Written request -
Pull out of the data below the stretch of lines bounded by the one containing "# ---- Anti-reverse" and the one containing "bpy.data.objects.remove(obj)", both bounds included, unchanged.

◆ ◆ ◆ ◆ ◆

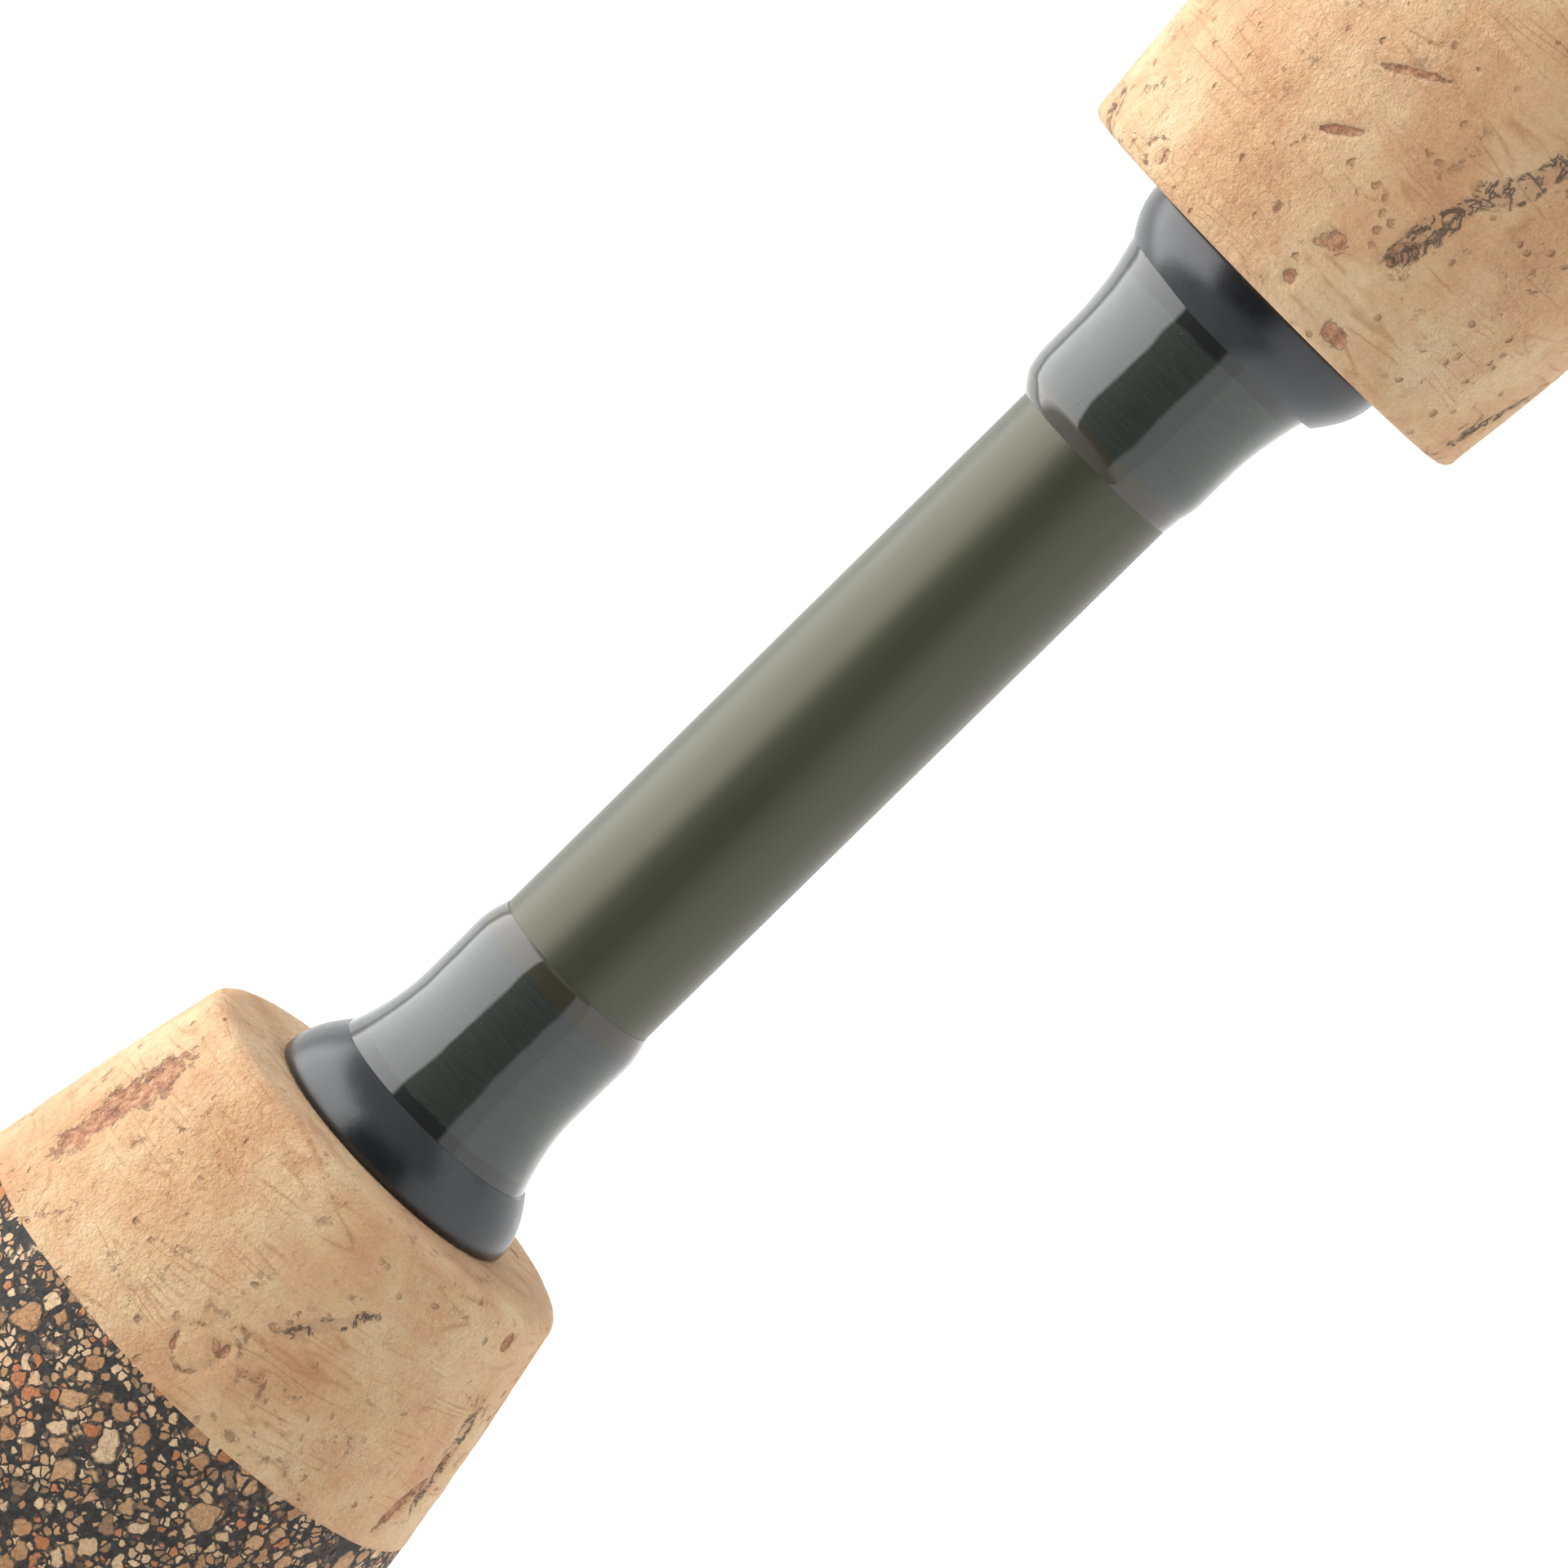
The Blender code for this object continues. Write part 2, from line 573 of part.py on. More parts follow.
join(reel_body, slab("foot", [foot], 2 * FOOT_HALF_WIDTH, None, "XZ", home=CUTTERS))
cut(reel_body, on_crank(CASE_R - CASE_WALL, CASE_RIGHT + 2.2, CASE_LEFT + 1, name="case_hollow", steps=FINE))
cut(reel_body, on_crank(5.8, CASE_RIGHT - 1, CASE_RIGHT + 3, name="crank_hole"))
cut(reel_body, on_spool(4.4, 212.0, NECK_END + 1, name="pinion_hole"))
cut(reel_body, on_spool(BEARING_R + GAP, BEARING_X - GAP, NECK_END + 1, name="bearing_seat"))
cut(reel_body, turned("lever_hole", [(0.0, LEVER_HOLE), (8.0, LEVER_HOLE)], None, None,
                      at=(CRANK_X, 0, CRANK_Z - CASE_R - 3), toward=Z_AXIS, steps=TINY, home=CUTTERS))

SCREW_ANGLES = {"cover_screw_rear": 195, "cover_screw_front": 300}


def about_crank(angle_deg, radius):
    angle = math.radians(angle_deg)
    return (CRANK_X + radius * math.cos(angle), 0, CRANK_Z + radius * math.sin(angle))


for screw_name, angle in SCREW_ANGLES.items():
    centre = about_crank(angle, SCREW_CIRCLE)
    join(reel_body, turned(screw_name + "_post", [(CASE_RIGHT + 1, 1.5), (CASE_LEFT + 1, 1.5)], None, None,
                           at=centre, toward=Y_AXIS, steps=TINY, home=CUTTERS))
cut(reel_body, on_crank(CASE_R + GAP, CASE_LEFT, CASE_LEFT + 12, name="cover_seat", steps=FINE))
for screw_name, angle in SCREW_ANGLES.items():
    centre = about_crank(angle, SCREW_CIRCLE)
    cut(reel_body, turned(screw_name + "_thread", [(CASE_LEFT - 5, SCREW_R + 0.2), (CASE_LEFT + 1, SCREW_R + 0.2)],
                          None, None, at=centre, toward=Y_AXIS, steps=TINY, home=CUTTERS))

side_cover = turned("side_cover", [(CASE_LEFT + 2, SLEEVE_R + GAP), (CASE_LEFT - 0.8, SLEEVE_R + GAP),
                                   (CASE_LEFT - 0.8, SLEEVE_R + 2), (CASE_LEFT + GAP, SLEEVE_R + 2),
                                   (CASE_LEFT + GAP, CASE_R), (COVER_FACE - 1.5, CASE_R),
                                   (COVER_FACE - 0.3, CASE_R - 2), (COVER_FACE, 9.0),
                                   (COVER_FACE + 1.5, 7.0), (COVER_FACE + 1.8, 5.0)],
                    REEL_BLACK, at=ABOUT_CRANK, toward=Y_AXIS, steps=FINE)
for screw_name, angle in SCREW_ANGLES.items():
    centre = about_crank(angle, SCREW_CIRCLE)
    cut(side_cover, turned(screw_name + "_hole", [(CASE_LEFT - 1, SCREW_R + 0.4), (COVER_FACE + 1, SCREW_R + 0.4)],
                           None, None, at=centre, toward=Y_AXIS, steps=TINY, home=CUTTERS))
    turned(screw_name, [(CASE_LEFT - 4, SCREW_R), (COVER_FACE + 0.1, SCREW_R), (COVER_FACE + 0.1, 1.5),
                        (COVER_FACE + 0.9, 1.2)], STEEL, at=centre, toward=Y_AXIS, steps=TINY)

guard_outer = arc((CRANK_X, CRANK_Z), CASE_R + 1.9, 138, 245, 12)
guard_inner = arc((CRANK_X, CRANK_Z), CASE_R + GAP + 0.1, 245, 138, 12)
slab("rear_cap", [guard_outer + guard_inner], 17.0, ALLOY, "XZ", at=(0, -1.5, 0))


# ---- Crank: drive gear, shaft, bearing, arm and knob ----

def toothed(teeth, root, crest, centre=(0, 0)):
    """Outline of a gear with plain flat-topped teeth."""
    points = []
    for tooth in range(teeth):
        for share, radius in ((-0.3, root), (-0.15, crest), (0.15, crest), (0.3, root)):
            angle = 2 * math.pi * (tooth + share) / teeth
            points.append((centre[0] + radius * math.cos(angle), centre[1] + radius * math.sin(angle)))
    return points


GEAR_R = 15.5
GEAR_FACE = 4.4  # the side of the drive gear next to the pinion
GEAR_THICK = 3.0
drive_gear = slab("drive_gear", [toothed(GEAR_TEETH, GEAR_R - 1.1, GEAR_R)], GEAR_THICK, BRASS, "XZ",
                  at=(CRANK_X, GEAR_FACE + GEAR_THICK / 2, CRANK_Z))
join(drive_gear, on_crank(SLEEVE_R, CASE_RIGHT - 0.5, CASE_LEFT + 1.7, name="gear_sleeve"))
cut(drive_gear, on_crank(SHAFT_R + GAP, CASE_RIGHT - 2, CASE_LEFT + 3, name="gear_bore"))
ring("handle_bearing", 5.5, SLEEVE_R + GAP, CASE_RIGHT + 0.1, CASE_RIGHT + 2.2, STEEL, 0.3,
     at=ABOUT_CRANK, toward=Y_AXIS, steps=SMALL)

ARM_Y = -37.5
ARM_THICK = 3.5
KNOB_END = 67.0
to_right = -Y_AXIS
turned("handle_shaft", [(-10.0, SHAFT_R), (12.8, SHAFT_R), (12.8, 4.4), (22.0, SLEEVE_R), (-ARM_Y - GAP, SLEEVE_R)],
       ALLOY, at=ABOUT_CRANK, toward=to_right, steps=SMALL)
arm_length = CRANK_Z - KNOB_Z
arm_outline = arc((0, 0), 5.5, 20, 160, 7) + arc((0, -arm_length), 4.0, 190, 350, 6)
handle_arm = slab("handle_arm", [arm_outline], ARM_THICK, ALLOY, "XZ",
                  at=(CRANK_X, ARM_Y - ARM_THICK / 2, CRANK_Z))
PIN_R = 1.6
join(handle_arm, turned("knob_pin", [(-ARM_Y + 1, PIN_R), (KNOB_END - 4, PIN_R)], None, None,
                        at=(CRANK_X, 0, KNOB_Z), toward=to_right, steps=TINY, home=CUTTERS))
knob_start = -ARM_Y + ARM_THICK + 0.8
turned("handle_knob", [(KNOB_END - 3, PIN_R + GAP), (knob_start, PIN_R + GAP), (knob_start, 4.6),
                       (knob_start + 3, 5.0), (knob_start + 9, 7.4), (KNOB_END - 6, 8.4),
                       (KNOB_END - 1.5, 7.6), (KNOB_END, 5.5)],
       RUBBER, at=(CRANK_X, 0, KNOB_Z), toward=to_right, steps=ROUND)


# ---- Rotor with its pinion, bearing and nut ----
ROTOR_START = 224.5
ROTOR_R = 21.5
COLUMN_R = 14.0
COLUMN_END = 250.0
HUB_X = 235.5
HUB_THICK = 3.2
SHANK_END = 242.5
ARM_INNER = 22.0
ARM_OUTER = 26.4

pinion_start = 213.5
pinion_gear = slab("pinion_gear", [toothed(PINION_TEETH, 3.0, 4.0)], 7.5, BRASS, "YZ",
                   at=(pinion_start + 3.75, 0, REEL_Z))
join(pinion_gear, on_spool(SHANK_R, pinion_start + 7, SHANK_END, name="pinion_shank"))
cut(pinion_gear, on_spool(SHAFT_R + GAP, pinion_start - 1, SHANK_END + 1, name="pinion_bore"))
ring("rotor_bearing", BEARING_R, SHANK_R + GAP, BEARING_X, BEARING_X + BEARING_LENGTH, STEEL,
     at=ABOUT_SPOOL, steps=SMALL)

rotor = turned("rotor", [(ROTOR_START, ROTOR_R), (HUB_X + 0.5, ROTOR_R), (HUB_X + HUB_THICK, ROTOR_R - 2),
                         (HUB_X + HUB_THICK, COLUMN_R), (COLUMN_END, COLUMN_R)], REEL_BLACK,
               [(ROTOR_START, NECK_R + 0.8), (HUB_X, NECK_R + 0.8), (HUB_X, SHANK_R + GAP),
                (HUB_X + HUB_THICK + 0.2, SHANK_R + GAP), (HUB_X + HUB_THICK + 0.2, COLUMN_R - 1.5),
                (COLUMN_END, COLUMN_R - 1.5)], at=ABOUT_SPOOL, steps=FINE)
arm_side = [(228, -9), (238, -9)] + arc((PIVOT_X, 0), 5.5, -90, 90, 8) + [(238, 9), (228, 9)]
for side in (-1, 1):
    middle = side * (ARM_INNER + ARM_OUTER) / 2
    join(rotor, slab("rotor_arm", [arm_side], ARM_OUTER - ARM_INNER, None, "XZ",
                     at=(0, middle, REEL_Z), home=CUTTERS))
    inner, outer = sorted((side * 19.8, side * (ARM_INNER + 1)))
    join(rotor, block("rotor_bridge", (228.5, inner, REEL_Z - 8), (237.5, outer, REEL_Z + 8), None,
                      home=CUTTERS))
slab("rotor_nut", [arc((0, 0), 6.5, 0, 300, 6), arc((0, 0), SHANK_R + GAP, 0, 337.5, SMALL)],
     2.8, STEEL, "YZ", at=(HUB_X + HUB_THICK + 2.0, 0, REEL_Z))


# ---- Bail: arm, roller, wire and holder, all turning about one axis across the rotor ----
ROLLER_START = 8.0
ROLLER_END = 12.4
POST_END = 13.3
BAIL_DEPTH = 38.0
PIVOT = (PIVOT_X, 0, REEL_Z)
bail_way = Vector((math.cos(BAIL_REST), 0, math.sin(BAIL_REST)))
bail_side = Vector((-math.sin(BAIL_REST), 0, math.cos(BAIL_REST)))


def in_bail(along, across):
    """A point of the bail's side view, turned to where the closed bail stands."""
    place = bail_way * along + bail_side * across
    return (place.x, place.z)


def bail_plate(name, hub_r, reach, tip_half, side):
    hub = [in_bail(u, v) for u, v in arc((0, 0), hub_r, 60, 300, 12)]
    tip = [in_bail(reach, -tip_half), in_bail(reach, tip_half)]
    return slab(name, [hub + tip], 3.0, ALLOY, "XZ", at=(PIVOT_X, side * (ARM_OUTER + 1.9), REEL_Z))


bail_arm = bail_plate("bail_arm", 5.2, ROLLER_START - 0.5, 2.2, 1)
roller_y = ARM_OUTER + 1.9
roller_at = (PIVOT_X, roller_y, REEL_Z)
join(bail_arm, turned("roller_post", [(ROLLER_START - 2, 0.9), (POST_END, 0.9)], None, None, at=roller_at,
                      toward=bail_way, steps=TINY, home=CUTTERS))
turned("line_roller", [(ROLLER_START, 2.8), (ROLLER_START + 1.4, 2.1), (ROLLER_END - 1.4, 2.1),
                       (ROLLER_END, 2.8)], STEEL, 1.2, at=roller_at, toward=bail_way, steps=SMALL)
bail_plate("bail_holder", 4.6, 6.0, 1.8, -1)
wire_points = [(roller_y, POST_END + GAP)]
for share in range(15):
    turn = math.radians(20 + share * 10)
    wire_points.append((roller_y * math.cos(turn), 8.0 + (BAIL_DEPTH - 8.0) * math.sin(turn)))
wire_points += [(-roller_y, 9.5), (-roller_y, 6.0 + GAP)]
wire("bail_wire", [(bail_way.x * d, y, bail_way.z * d) for y, d in wire_points], 0.9, STEEL, at=PIVOT)


# ---- Spool side: main shaft, oscillation slider, spool and drag knob ----
SHAFT_START = 189.4
SHAFT_END = 277.0
turned("main_shaft", [(SHAFT_START, SHAFT_R), (SHAFT_END, SHAFT_R)], STEEL, at=ABOUT_SPOOL, steps=SMALL)
slider = block("oscillation_slider", (190.0, -4.0, REEL_Z - 3.5), (197.0, 3.8, REEL_Z + 3.0), BRASS, 0.4)
cut(slider, on_spool(SHAFT_R + GAP, 189, 198, name="slider_bore"))

SPOOL_START = 242.0
ARBOR_START = 257.2
LIP_X = 270.0
SPOOL_END = 273.0
SKIRT_R = 18.5
SPOOL_ARBOR_R = 14.5
LIP_R = 20.5
WEB_X = 254.0
RECESS_X = 266.0
KNOB_R = 11.0
turned("spool", [(SPOOL_START, SKIRT_R), (ARBOR_START - 2.7, SKIRT_R), (ARBOR_START - 1.2, SKIRT_R + 0.8),
                 (ARBOR_START, SPOOL_ARBOR_R), (LIP_X - 0.5, SPOOL_ARBOR_R), (LIP_X + 0.8, LIP_R),
                 (SPOOL_END - 0.4, LIP_R - 0.2), (SPOOL_END, LIP_R - 1)], ALLOY,
       [(SPOOL_START, SKIRT_R - 1.7), (WEB_X, SKIRT_R - 1.7), (WEB_X, SHAFT_R + GAP),
        (RECESS_X, SHAFT_R + GAP), (RECESS_X, KNOB_R + 0.6), (SPOOL_END, KNOB_R + 0.9)],
       at=ABOUT_SPOOL, steps=FINE)
turned("drag_knob", [(SHAFT_END + 0.5, SHAFT_R + GAP), (RECESS_X + 0.5, SHAFT_R + GAP),
                     (RECESS_X + 0.5, KNOB_R - 0.1), (SPOOL_END + 1, KNOB_R), (SPOOL_END + 8, KNOB_R - 0.6),
                     (SPOOL_END + 9.5, KNOB_R - 2)], REEL_BLACK, at=ABOUT_SPOOL, steps=ROUND)


# ---- Anti-reverse lever under the case ----
lever_top = CRANK_Z - CASE_R + 3.8
lever_low = CRANK_Z - CASE_R - 3.0
lever = turned("anti_reverse_lever", [(lever_low, 3.4), (lever_low + 2.2, 3.4), (lever_low + 2.2, 1.5),
                                      (lever_top, 1.5)], REEL_BLACK, at=(CRANK_X, 0, 0), toward=Z_AXIS,
               steps=TINY)
join(lever, block("lever_tab", (CRANK_X, -1.6, lever_low + 0.2), (CRANK_X + 10, 1.6, lever_low + 2.0), None,
                  home=CUTTERS))
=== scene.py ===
"""Looks of the spinning rod and reel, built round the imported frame; all lengths in metres."""

import json
import math

import bmesh
import bpy
import numpy as np
from mathutils import Matrix, Vector

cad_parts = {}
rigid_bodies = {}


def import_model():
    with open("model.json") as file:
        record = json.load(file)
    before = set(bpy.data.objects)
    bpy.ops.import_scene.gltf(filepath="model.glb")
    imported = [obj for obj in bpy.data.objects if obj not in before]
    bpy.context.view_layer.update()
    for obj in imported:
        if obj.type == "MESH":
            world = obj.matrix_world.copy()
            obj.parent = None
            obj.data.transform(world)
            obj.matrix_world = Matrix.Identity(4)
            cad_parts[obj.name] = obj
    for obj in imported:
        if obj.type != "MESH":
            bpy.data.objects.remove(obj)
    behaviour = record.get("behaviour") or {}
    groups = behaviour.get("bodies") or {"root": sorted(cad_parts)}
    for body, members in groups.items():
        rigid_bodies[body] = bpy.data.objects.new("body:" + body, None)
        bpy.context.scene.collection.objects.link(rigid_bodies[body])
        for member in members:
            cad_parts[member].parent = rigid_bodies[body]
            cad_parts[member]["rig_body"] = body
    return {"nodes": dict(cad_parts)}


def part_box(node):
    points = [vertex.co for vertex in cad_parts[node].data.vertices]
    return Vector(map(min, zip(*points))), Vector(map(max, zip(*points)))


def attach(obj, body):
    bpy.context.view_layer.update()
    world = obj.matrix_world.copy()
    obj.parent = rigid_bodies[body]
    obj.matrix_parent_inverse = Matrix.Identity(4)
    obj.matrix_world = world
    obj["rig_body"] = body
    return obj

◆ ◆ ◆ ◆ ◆

Solution for this problem -
# ---- Anti-reverse lever under the case ----
lever_top = CRANK_Z - CASE_R + 3.8
lever_low = CRANK_Z - CASE_R - 3.0
lever = turned("anti_reverse_lever", [(lever_low, 3.4), (lever_low + 2.2, 3.4), (lever_low + 2.2, 1.5),
                                      (lever_top, 1.5)], REEL_BLACK, at=(CRANK_X, 0, 0), toward=Z_AXIS,
               steps=TINY)
join(lever, block("lever_tab", (CRANK_X, -1.6, lever_low + 0.2), (CRANK_X + 10, 1.6, lever_low + 2.0), None,
                  home=CUTTERS))
=== scene.py ===
"""Looks of the spinning rod and reel, built round the imported frame; all lengths in metres."""

import json
import math

import bmesh
import bpy
import numpy as np
from mathutils import Matrix, Vector

cad_parts = {}
rigid_bodies = {}


def import_model():
    with open("model.json") as file:
        record = json.load(file)
    before = set(bpy.data.objects)
    bpy.ops.import_scene.gltf(filepath="model.glb")
    imported = [obj for obj in bpy.data.objects if obj not in before]
    bpy.context.view_layer.update()
    for obj in imported:
        if obj.type == "MESH":
            world = obj.matrix_world.copy()
            obj.parent = None
            obj.data.transform(world)
            obj.matrix_world = Matrix.Identity(4)
            cad_parts[obj.name] = obj
    for obj in imported:
        if obj.type != "MESH":
            bpy.data.objects.remove(obj)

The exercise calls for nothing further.